А быстро насытившийся мальчик ходил среди людей и с изумлением разглядывал большие рюкзаки, упакованные байдарки и катамараны, мольберты художников, киноаппаратуру съемочной группы, добродушных собак, богомолок в строгих платках и священников в черных рясах; кто-то предложил ему конфету, но он застеснялся и убежал к отцу, а потом принялся играть со шведским песиком, бросал камешки в воду и разговаривал с большим морем. Ему было очень жалко, что море холодное и в нем нельзя купаться, но тут он вспомнил, как дядя Илья еще дома говорил, что там, куда они едут, есть много маленьких озер с теплой водой и жить они будут в настоящей палатке на берегу морского залива, готовить на костре еду, собирать грибы и удить рыбу. От этих мыслей на душе становилось радостно, и хотелось, чтобы все скорее так и произошло.
– Ну когда приплывет пароход? – спрашивал он нетерпеливо и жалобно.
– Скоро, Сереженька, теперь уже скоро.
– А откуда? Оттуда? – И показывал прямо.
– Нет, крестничек, – ласково глядел на него дядя Илья. – Во-он видишь, справа мыс?

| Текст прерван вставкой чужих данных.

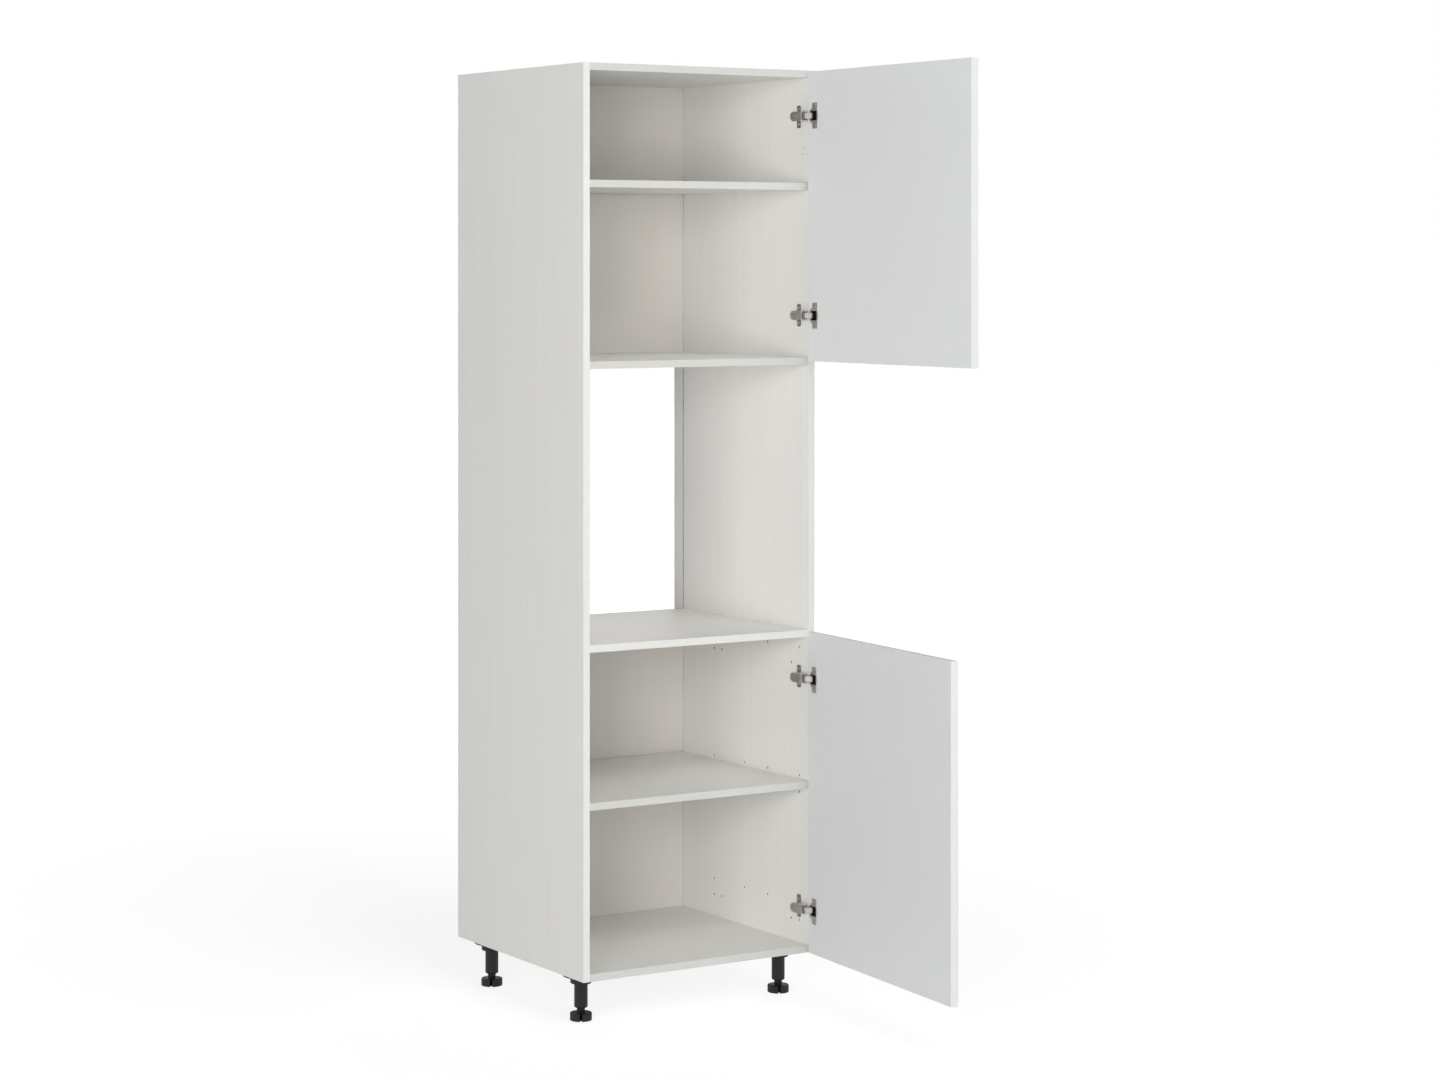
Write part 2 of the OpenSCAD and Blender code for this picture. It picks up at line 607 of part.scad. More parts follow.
module foot_rear_left() { color(black) foot(-leg_x, leg_y, foot_turns[2]); }
module foot_rear_right() { color(black) foot(leg_x, leg_y, foot_turns[3]); }

side_panel_left();
side_panel_right();
top_panel();
niche_top_panel();
niche_floor_panel();
bottom_panel();
back_panel_upper();
back_panel_lower();
dowels();
back_screws();
shelf_upper();
shelf_lower();
shelf_pins_upper();
shelf_pins_lower();
door_upper();
door_lower();
hinge_plates_upper();
hinge_plate_screws_upper();
hinge_arms_upper();
hinge_arm_screws_upper();
hinge_arm_pins_upper();
hinge_springs_upper();
hinge_outer_levers_upper();
hinge_inner_levers_upper();
hinge_cup_pins_upper();
hinge_cups_upper();
hinge_cup_screws_upper();
hinge_plates_lower();
hinge_plate_screws_lower();
hinge_arms_lower();
hinge_arm_screws_lower();
hinge_arm_pins_lower();
hinge_springs_lower();
hinge_outer_levers_lower();
hinge_inner_levers_lower();
hinge_cup_pins_lower();
hinge_cups_lower();
hinge_cup_screws_lower();
leg_flanges();
leg_flange_screws();
leg_tubes();
foot_front_left();
foot_front_right();
foot_rear_left();
foot_rear_right();
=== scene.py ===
# Appliance housing cabinet, dressed for the camera: every board, fitting, screw and leg is a finished
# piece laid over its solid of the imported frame. Metres, X to the right, Y to the back, Z up from the floor.
import math

import bmesh
import bpy
from mathutils import Matrix, Vector


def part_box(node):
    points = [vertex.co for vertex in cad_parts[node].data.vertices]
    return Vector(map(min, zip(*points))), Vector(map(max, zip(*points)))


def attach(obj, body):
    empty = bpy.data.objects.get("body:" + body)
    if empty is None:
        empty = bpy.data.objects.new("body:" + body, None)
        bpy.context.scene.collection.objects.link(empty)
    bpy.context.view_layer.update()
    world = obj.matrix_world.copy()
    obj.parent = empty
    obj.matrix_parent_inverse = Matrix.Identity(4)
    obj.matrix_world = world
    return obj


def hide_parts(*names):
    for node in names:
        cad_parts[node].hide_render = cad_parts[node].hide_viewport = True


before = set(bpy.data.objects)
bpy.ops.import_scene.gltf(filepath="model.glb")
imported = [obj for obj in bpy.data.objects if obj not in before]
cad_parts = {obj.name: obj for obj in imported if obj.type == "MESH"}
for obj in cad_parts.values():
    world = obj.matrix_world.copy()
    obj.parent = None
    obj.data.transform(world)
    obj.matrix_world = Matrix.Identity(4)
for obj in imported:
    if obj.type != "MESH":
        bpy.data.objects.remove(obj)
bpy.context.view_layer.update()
scene = bpy.context.scene
scene.view_settings.view_transform = "Standard"

# ---- Camera -------------------------------------------------------------------------------------------
# The view of the photograph: from 7.3 m away, to the left of the cabinet, level and 1.64 m above the floor.
# The lens is shifted so that the upright edges stay upright and the cabinet fills the picture.
lens = bpy.data.cameras.new("camera")
lens.sensor_width = 36
lens.lens = 81.10
lens.shift_x = 0.0369
lens.shift_y = -0.1929
camera = bpy.data.objects.new("camera", lens)
camera.location = (-3.8195, -6.2534, 1.641)
camera.rotation_euler = (math.radians(90), 0, math.radians(-31.975))
scene.collection.objects.link(camera)
scene.camera = camera


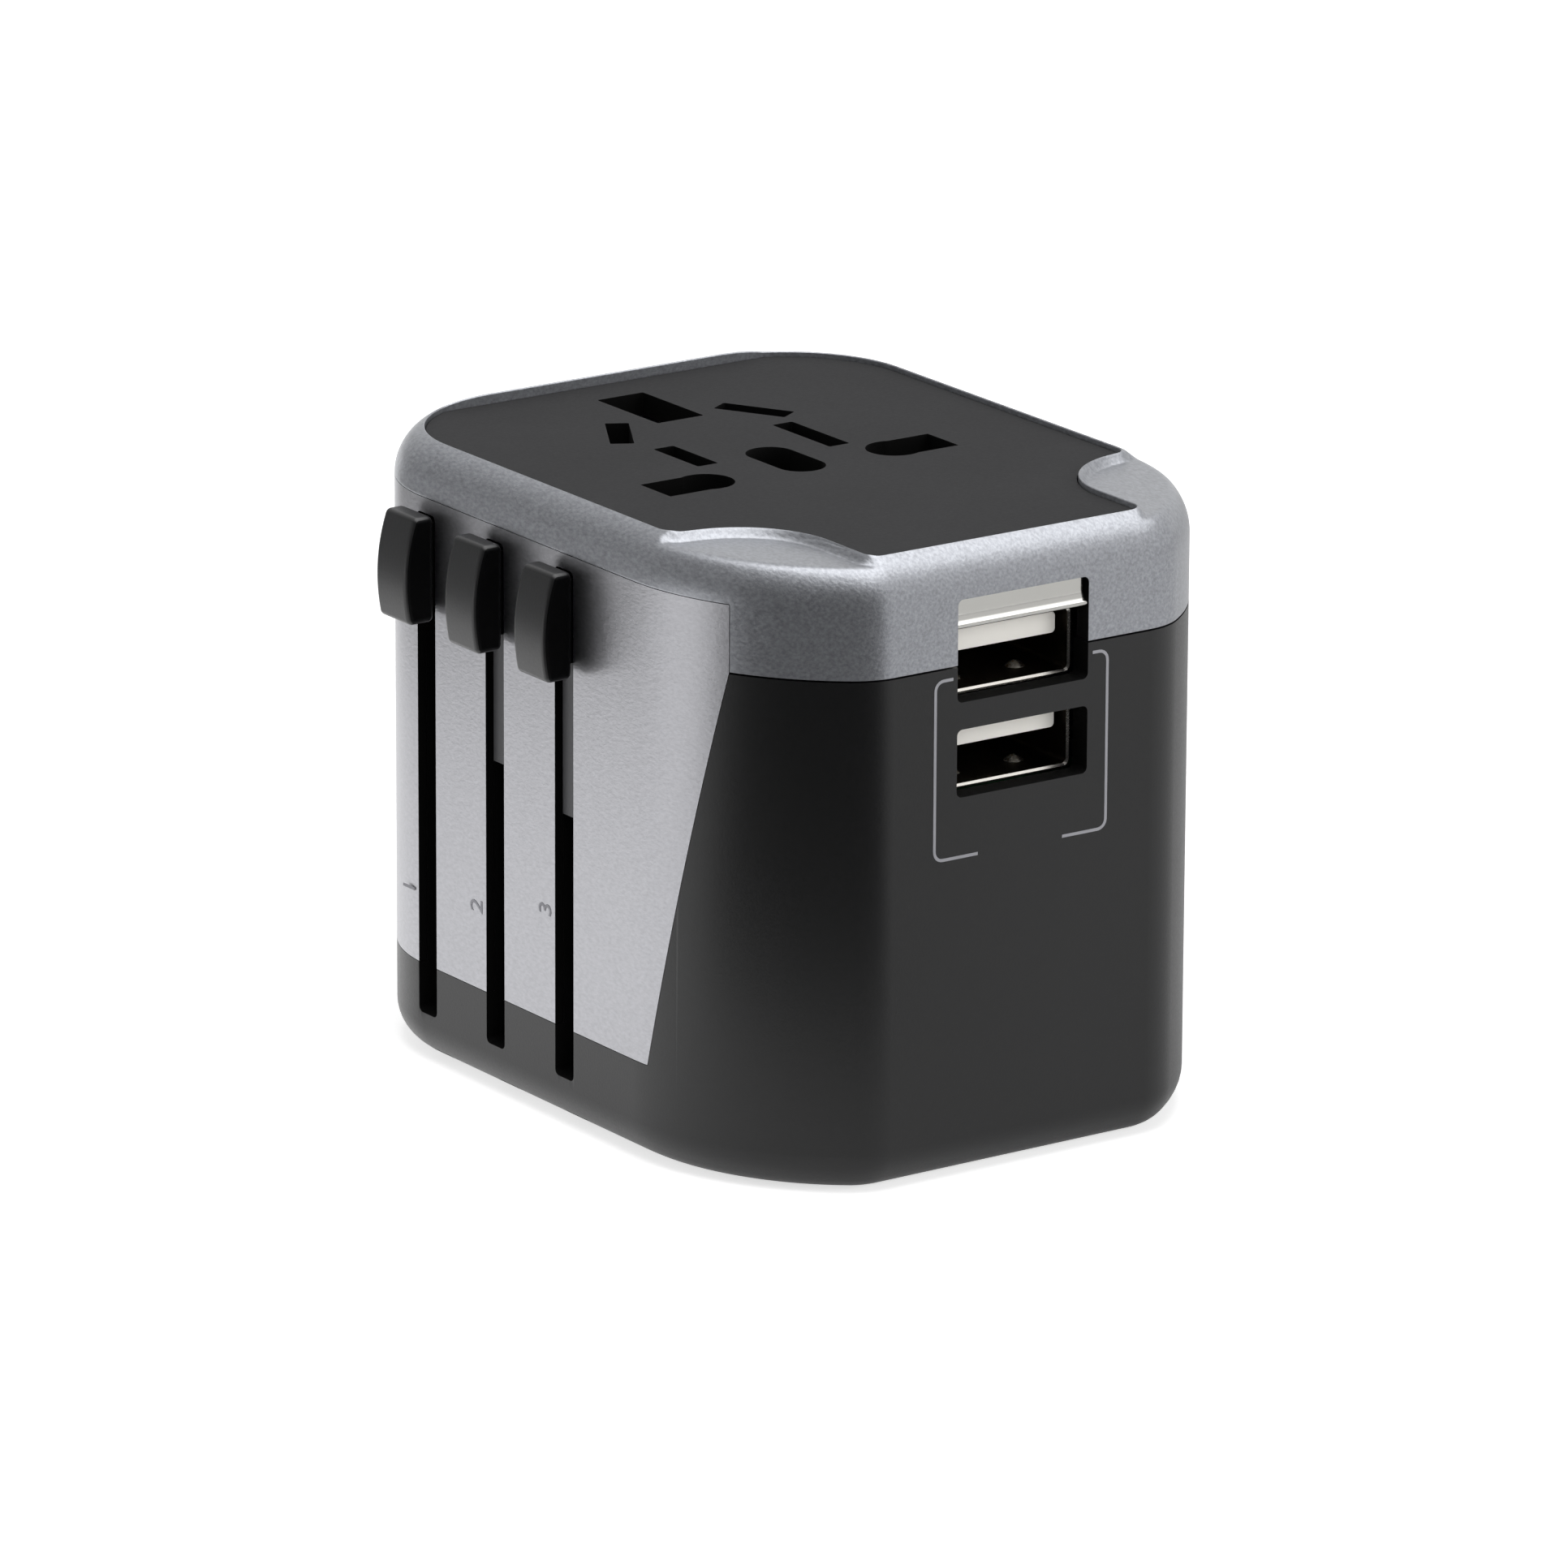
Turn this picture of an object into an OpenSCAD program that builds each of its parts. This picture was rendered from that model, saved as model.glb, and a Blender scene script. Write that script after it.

Мальчик смотрел и смотрел вдаль, пока вода не стала резать глаза; замелькали разноцветные круги, кучевые облака над линией горизонта, черные точки птиц и слепящие блики, застучали колеса поезда, на котором они приехали ранним утром; детская головка склонилась, и ребенок уснул.
«Печак» появился из-за мыса в первом часу. Сережа проснулся от шума его двигателя и не поверил глазам: возле причала, там, где еще совсем недавно было пусто, пришвартовался пароход. Он был не таким большим и красивым, каким мальчик его представлял, но все равно с настоящей мачтой, капитаном, трапом, иллюминаторами, шлюпками и спасательными кругами, и из него стали вылезать такие же туристы, с рюкзаками, в штормовках, улыбающиеся иностранцы и местные жители, которых легко было узнать по будничности и равнодушной отстраненности, с какой они сходили с катера и незаметно исчезали с причала. Две толпы смешались на берегу, стали путаться в вещах и толкаться, поднялась суматоха, и залаяла собака. Дядя Илья принялся объяснять папе, которому в имени корабля все время чудилось слово «печенег», почему корабль называется иначе, не менее странным словом. Но Сережа их не слушал. Он пытался поймать на лицах пассажиров особенное выражение, торопился разглядеть образ таинственных, близких и по-прежнему недостижимых островов, однако все вернувшиеся выглядели деловито и были заняты уже другими, прозаическими проблемами: как поскорее добраться до вокзала, купить билеты и сесть в поезд.